Despite the pain that low prices and declining exploration will inflict on the offshore oil and gas industry and the oilfield services companies that rely on it, in many ways this supply cliff is necessary as the market begins the long, slow journey back towards balance between supply and demand. A drop in production, both onshore and off, will drive up prices and make more investment viable (barring unforeseen circumstances such as OPEC increasing production or US shale supply declining more slowly than expected). But long lead times for offshore projects mean that decisions on big projects need to be made years in advance, which requires boldness, with oil prices currently sitting below $50.
“Given the long lead time of offshore projects, the long-term view on oil price, not near-term, will dictate investment decisions,” wrote Deloitte analysts Lesley Mitchell and Robin Mann in a January editorial for Offshore magazine. “There are too many variables to forecast oil price with a high degree of confidence but each company will have to decide how conservative or aggressive they want to be in that medium to long-term oil price arena…to balance long-term growth, companies that intend to stay in offshore plays long term still need to explore for some new development opportunities. This means that exploration budgets cannot be eliminated completely.”
Although it’s certainly too soon to say for sure, early signs suggest that the market is slowly creeping back towards balance – after starting the year at around $25, oil prices bounced back to $48 in April as a result of supply disruptions in Iraq and Nigeria and a decline in US shale production.

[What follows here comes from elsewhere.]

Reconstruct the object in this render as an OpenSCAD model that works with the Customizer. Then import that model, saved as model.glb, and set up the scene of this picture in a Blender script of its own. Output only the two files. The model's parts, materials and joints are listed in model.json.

This prompted the World Bank to revise its 2016 crude oil price forecast from $37 to $41 – still a year-on-year drop, to be sure, but a more gradual drop than seemed likely in January and perhaps reason to hope that benchmark prices might be closer to $80 in 2020 than expected.
No company can see the future, but difficult investment decisions in a brutal market have to be taken nevertheless. What will be driving debate in the boardrooms of oil and gas companies all over the world won’t be circumstances in the present, but faith in the future.